By the way, since we are on the topic of headings, I've had a thought onhow to deal with "headings 3" (things like "Remarks", "Description", etc). Please correct me if I'm wrong at any point.

What if we added a Value Pattern in addition to, or instead of, a Start Pattern? My rationale here is this: quite often, journals put these headings in the same paragraph (and line) as the start of their related text; since Start Patterns won't help you tell where the matching should stop, GGI will end up matching the whole line, correct? However, if we could input Value Patterns, we would be able to tell the software to stop matching at a separator (most often a full-stop after one or two words, or even an em-dash).
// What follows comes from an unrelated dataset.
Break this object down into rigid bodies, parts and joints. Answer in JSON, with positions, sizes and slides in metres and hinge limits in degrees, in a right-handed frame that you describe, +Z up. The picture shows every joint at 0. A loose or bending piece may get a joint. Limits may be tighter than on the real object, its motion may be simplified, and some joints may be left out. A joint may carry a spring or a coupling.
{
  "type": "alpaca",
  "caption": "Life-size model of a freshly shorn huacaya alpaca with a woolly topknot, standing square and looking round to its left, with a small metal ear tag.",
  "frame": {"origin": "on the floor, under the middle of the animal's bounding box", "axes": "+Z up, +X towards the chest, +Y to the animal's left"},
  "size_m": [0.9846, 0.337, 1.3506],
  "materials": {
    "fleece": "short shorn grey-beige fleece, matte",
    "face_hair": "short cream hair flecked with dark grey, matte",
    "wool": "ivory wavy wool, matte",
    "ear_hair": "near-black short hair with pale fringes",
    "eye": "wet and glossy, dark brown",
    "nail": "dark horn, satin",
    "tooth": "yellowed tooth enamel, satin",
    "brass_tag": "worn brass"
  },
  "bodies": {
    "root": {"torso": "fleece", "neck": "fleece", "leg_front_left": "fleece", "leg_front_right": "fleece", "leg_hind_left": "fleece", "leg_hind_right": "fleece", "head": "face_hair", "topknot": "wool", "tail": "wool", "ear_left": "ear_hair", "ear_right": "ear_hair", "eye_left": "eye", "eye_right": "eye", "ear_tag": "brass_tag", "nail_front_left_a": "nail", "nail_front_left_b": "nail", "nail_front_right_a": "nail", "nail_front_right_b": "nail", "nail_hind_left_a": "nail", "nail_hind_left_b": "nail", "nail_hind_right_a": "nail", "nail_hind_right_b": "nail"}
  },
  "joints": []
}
Example: ([A-Z][a-z]+\s*(?!\—))

Apologies in advance in case the explanation was overly complicated.

gsautter commented 4 years ago

What you describe are in-line headings ... no need to mark those via the templates. The gizmo marking treatment structure (the subSubSections) has means in its rule set that match on exactly there emphasized line starts coming from a pretty much controlled vocabulary. On top of that, it has a routine dynamically tagging emphasized paragraph starts that repeat across treatments, so this is taken care of further downstream.

flsimoes commented 4 years ago

Perfect, thanks for the explanation!

mguidoti commented 4 years ago

Good to know!

Thanks!

What you describe are in-line headings ... no need to mark those via the templates. The gizmo marking treatment structure (the subSubSections) has means in its rule set that match on exactly there emphasized line starts coming from a pretty much controlled vocabulary. On top of that, it has a routine dynamically tagging emphasized paragraph starts that repeat across treatments, so this is taken care of further downstream.